YOUTUBE_API_KEY = os.getenv("YOUTUBE_API_KEY")
YOUTUBE_API_URL = 'https://www.googleapis.com/youtube/v3'

def search_youtube_videos(query: str) :
    """유튜브에서 특정 키워드로 동영상을 검색하고 세부 정보를 가져옵니다"""
    try:
        # 1. 동영상 검색
        max_results: int = 5
        search_url = f"{YOUTUBE_API_URL}/search?part=snippet&q={requests.utils.quote(query)}&type=video&maxResults={max_results}&order=date&key={YOUTUBE_API_KEY}"
        print(f"Searching YouTube with URL: {search_url}")
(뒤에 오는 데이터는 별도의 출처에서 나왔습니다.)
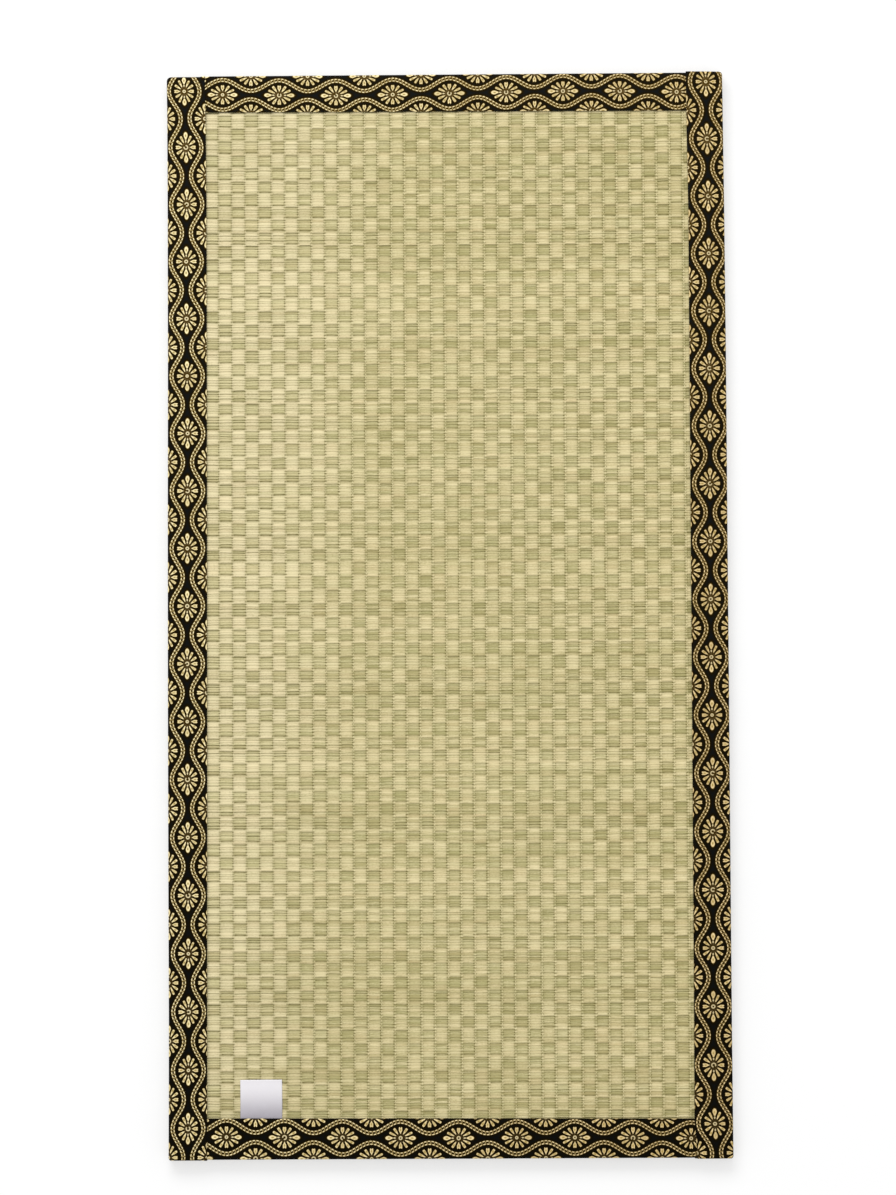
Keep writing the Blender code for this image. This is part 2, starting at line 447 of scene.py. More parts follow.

        search_response = requests.get(search_url)
        search_data = search_response.json()
        video_ids = [item['id']['videoId'] for item in search_data.get('items', [])]

        if not video_ids:
            print("No videos found for the query.")
            return []

        video_details_url = f"{YOUTUBE_API_URL}/videos?part=snippet,statistics&id={','.join(video_ids)}&key={YOUTUBE_API_KEY}"
        print(f"영상 정보 가져오는 중: {video_details_url}")
        details_response = requests.get(video_details_url)
        details_response.raise_for_status()
        details_data = details_response.json()

        # 2. 동영상별 제목, 게시일, 채널명, 채널ID, 썸네일 URL, 조회수, 좋아요수, URL 추출
        videos = []
        for item in details_data.get('items', []):
            snippet = item.get('snippet', {})
            statistics = item.get('statistics', {})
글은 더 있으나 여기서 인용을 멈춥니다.